**Exercise:** Copy all the material below, exactly as it stands.

**Material:**

※ ※ ※

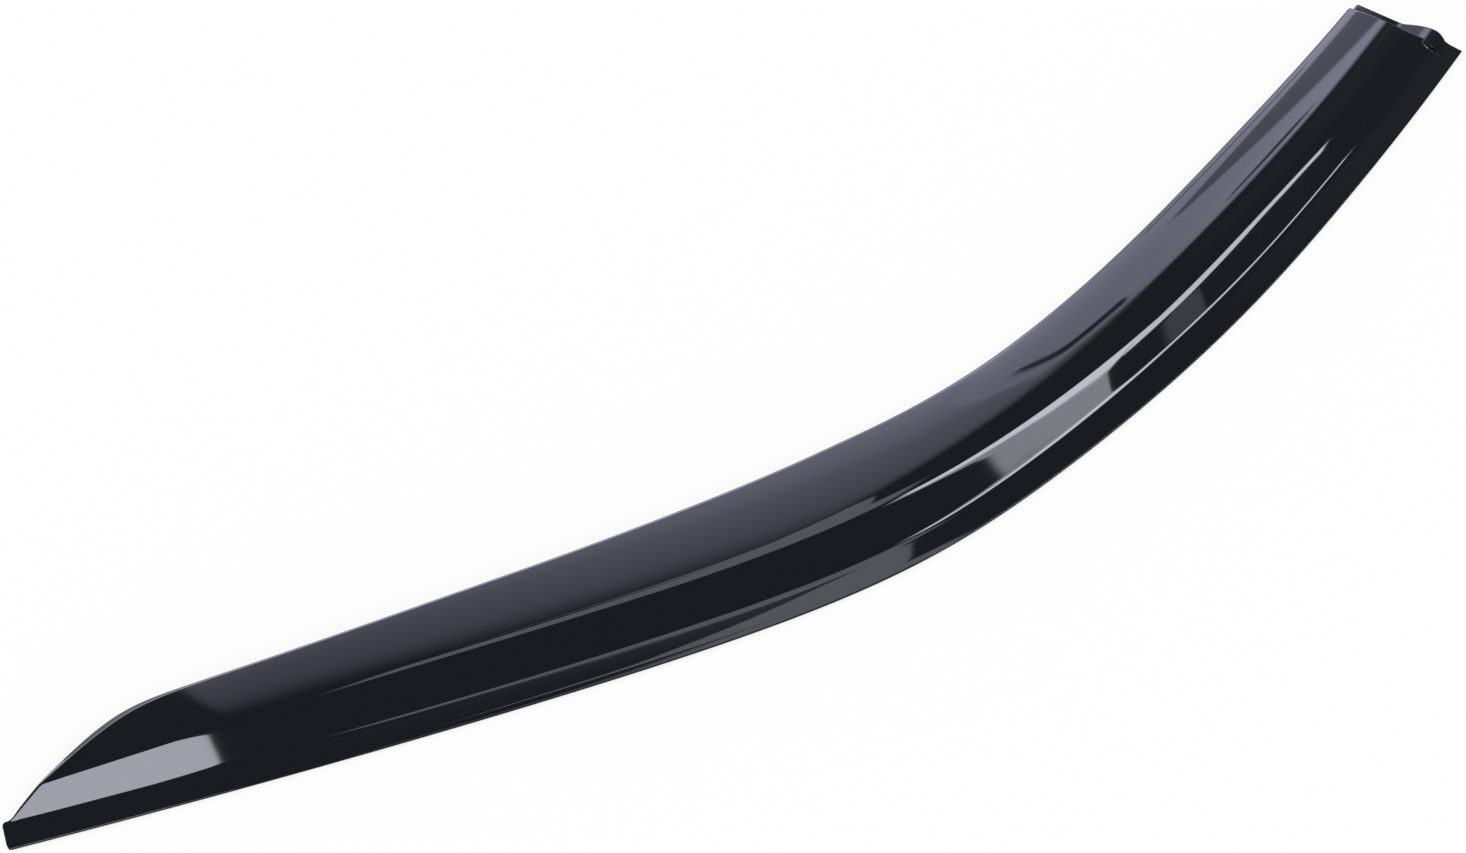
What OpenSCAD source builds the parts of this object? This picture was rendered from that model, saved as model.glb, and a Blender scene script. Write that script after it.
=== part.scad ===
// Rain deflector for a front door window, lying with its outer face up.
// One thin moulded shell: a bonding flange that thins to its edge, a riser and a crowned visor face,
// swept along the door frame from a blunt nose to a square end with a bonding foot. Foam tape lies
// under the flange.
// s runs along the flange's outer edge from the nose, u runs across towards the free edge.

/* [Flange edge, from the nose to the square end] */
// Length of the nearly straight leg beside the windscreen pillar
pillar_len = 512; // [430:1:640]
// Length of the bend between the pillar and the roof line
bend_len = 64; // [50:1:80]
// Length of the curved leg below the roof line
roof_len = 245; // [200:1:300]
// Length of the flatter stretch up to the square end
rear_len = 179; // [150:1:220]
// Plan radius of the pillar leg
pillar_rad = 6700; // [5000:100:9000]
// Plan radius that the bend tends to
bend_rad = 240; // [200:5:320]
// Plan radius of the roof leg
roof_rad = 915; // [760:5:1200]
// Plan radius of the rear stretch
rear_rad = 2200; // [1800:50:3000]

/* [Width across the section] */
// Width of the blunt nose
nose_w = 16; // [12:0.5:19]
// Width at the shoulder, where the slanted tip ends
shoulder_w = 66.5; // [56:0.5:80]
// Width half way along the pillar leg
pillar_w = 75; // [64:0.5:90]
// Width at the bend, the widest place
bend_w = 84.5; // [72:0.5:100]
// Width where the roof leg starts
roof_w = 78.5; // [66:0.5:94]
// Width where the rear stretch starts
rear_w = 77.5; // [66:0.5:92]
// Width at the square end
end_w = 70.5; // [60:0.5:84]

/* [Flange and riser] */
// Width of the bonding flange
flange_w = 14.2; // [12:0.1:17.5]
// Riser width near the nose
nose_riser_w = 13.5; // [11:0.5:16]
// Riser width at the shoulder
shoulder_riser_w = 20.3; // [17:0.1:24]
// Riser width on the pillar leg
pillar_riser_w = 22.5; // [19:0.1:27]
// Riser width at the bend
bend_riser_w = 21.5; // [18:0.1:26]
// Riser width on the roof leg
roof_riser_w = 18.2; // [15:0.1:22]
// Riser width at the square end
end_riser_w = 12; // [10:0.5:14]
// Riser height near the nose
nose_riser_h = 8.3; // [6:0.1:10]
// Riser height at the shoulder
shoulder_riser_h = 12.5; // [10:0.1:15]
// Riser height on the pillar leg
pillar_riser_h = 13.5; // [11:0.1:16]
// Riser height at the bend
bend_riser_h = 13.3; // [11:0.1:16]
// Riser height on the roof leg
roof_riser_h = 12.3; // [10:0.1:15]
// Riser height at the square end
end_riser_h = 7.5; // [6:0.1:9]

/* [Wall and edges] */
// Thickness of the moulded wall
wall = 2.5; // [2:0.1:3]
// Thickness of the flange's outer edge, as a share of the wall
thin_edge = 0.45; // [0.4:0.05:1]
// Rounding of the edges
edge_round = 0.8; // [0.4:0.1:1]
// Width of the bevelled rim along the free edge
rim_w = 1.8; // [1.2:0.1:3]
// Extra rim width on the slanted tip
tip_rim_w = 3.4; // [1:0.1:4]

/* [Nose and square end] */
// Distance from the nose to where the tip starts to slant
tip_from = 4; // [2:0.5:8]
// Angle between the slanted tip and the flange, in degrees
tip_angle = 33.4; // [28:0.1:40]
// Rounding of the nose's corners in plan
nose_round = 2.5; // [1:0.5:4]
// Slant of the square end, in degrees from straight across
end_slant = 5.5; // [0:0.5:12]
// Width of the bonding foot at the square end
foot_w = 5.5; // [4.5:0.5:9]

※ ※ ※

**Written solution:**
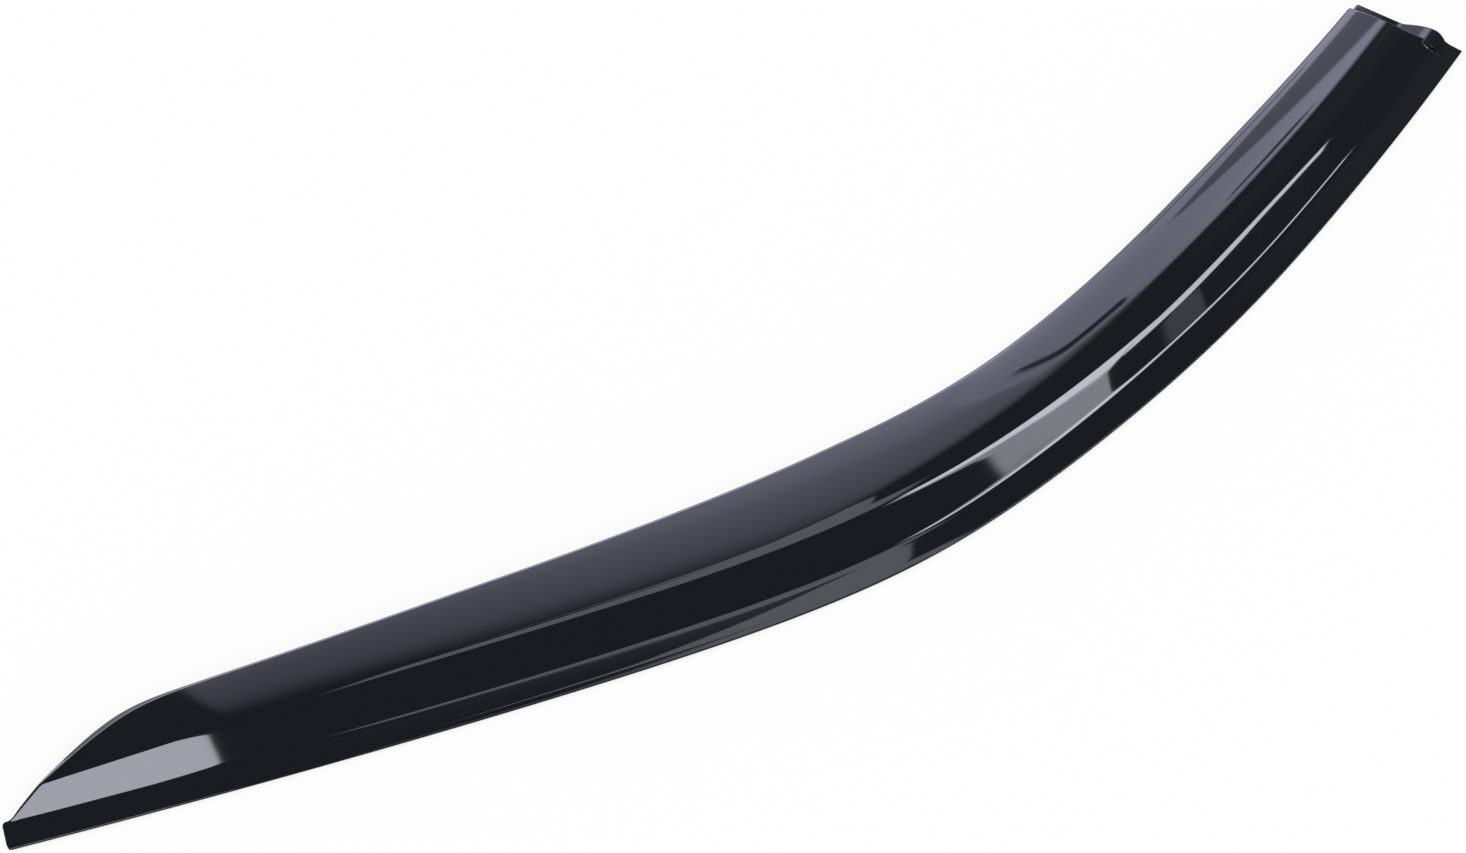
What OpenSCAD source builds the parts of this object? This picture was rendered from that model, saved as model.glb, and a Blender scene script. Write that script after it.
=== part.scad ===
// Rain deflector for a front door window, lying with its outer face up.
// One thin moulded shell: a bonding flange that thins to its edge, a riser and a crowned visor face,
// swept along the door frame from a blunt nose to a square end with a bonding foot. Foam tape lies
// under the flange.
// s runs along the flange's outer edge from the nose, u runs across towards the free edge.

/* [Flange edge, from the nose to the square end] */
// Length of the nearly straight leg beside the windscreen pillar
pillar_len = 512; // [430:1:640]
// Length of the bend between the pillar and the roof line
bend_len = 64; // [50:1:80]
// Length of the curved leg below the roof line
roof_len = 245; // [200:1:300]
// Length of the flatter stretch up to the square end
rear_len = 179; // [150:1:220]
// Plan radius of the pillar leg
pillar_rad = 6700; // [5000:100:9000]
// Plan radius that the bend tends to
bend_rad = 240; // [200:5:320]
// Plan radius of the roof leg
roof_rad = 915; // [760:5:1200]
// Plan radius of the rear stretch
rear_rad = 2200; // [1800:50:3000]

/* [Width across the section] */
// Width of the blunt nose
nose_w = 16; // [12:0.5:19]
// Width at the shoulder, where the slanted tip ends
shoulder_w = 66.5; // [56:0.5:80]
// Width half way along the pillar leg
pillar_w = 75; // [64:0.5:90]
// Width at the bend, the widest place
bend_w = 84.5; // [72:0.5:100]
// Width where the roof leg starts
roof_w = 78.5; // [66:0.5:94]
// Width where the rear stretch starts
rear_w = 77.5; // [66:0.5:92]
// Width at the square end
end_w = 70.5; // [60:0.5:84]

/* [Flange and riser] */
// Width of the bonding flange
flange_w = 14.2; // [12:0.1:17.5]
// Riser width near the nose
nose_riser_w = 13.5; // [11:0.5:16]
// Riser width at the shoulder
shoulder_riser_w = 20.3; // [17:0.1:24]
// Riser width on the pillar leg
pillar_riser_w = 22.5; // [19:0.1:27]
// Riser width at the bend
bend_riser_w = 21.5; // [18:0.1:26]
// Riser width on the roof leg
roof_riser_w = 18.2; // [15:0.1:22]
// Riser width at the square end
end_riser_w = 12; // [10:0.5:14]
// Riser height near the nose
nose_riser_h = 8.3; // [6:0.1:10]
// Riser height at the shoulder
shoulder_riser_h = 12.5; // [10:0.1:15]
// Riser height on the pillar leg
pillar_riser_h = 13.5; // [11:0.1:16]
// Riser height at the bend
bend_riser_h = 13.3; // [11:0.1:16]
// Riser height on the roof leg
roof_riser_h = 12.3; // [10:0.1:15]
// Riser height at the square end
end_riser_h = 7.5; // [6:0.1:9]

/* [Wall and edges] */
// Thickness of the moulded wall
wall = 2.5; // [2:0.1:3]
// Thickness of the flange's outer edge, as a share of the wall
thin_edge = 0.45; // [0.4:0.05:1]
// Rounding of the edges
edge_round = 0.8; // [0.4:0.1:1]
// Width of the bevelled rim along the free edge
rim_w = 1.8; // [1.2:0.1:3]
// Extra rim width on the slanted tip
tip_rim_w = 3.4; // [1:0.1:4]

/* [Nose and square end] */
// Distance from the nose to where the tip starts to slant
tip_from = 4; // [2:0.5:8]
// Angle between the slanted tip and the flange, in degrees
tip_angle = 33.4; // [28:0.1:40]
// Rounding of the nose's corners in plan
nose_round = 2.5; // [1:0.5:4]
// Slant of the square end, in degrees from straight across
end_slant = 5.5; // [0:0.5:12]
// Width of the bonding foot at the square end
foot_w = 5.5; // [4.5:0.5:9]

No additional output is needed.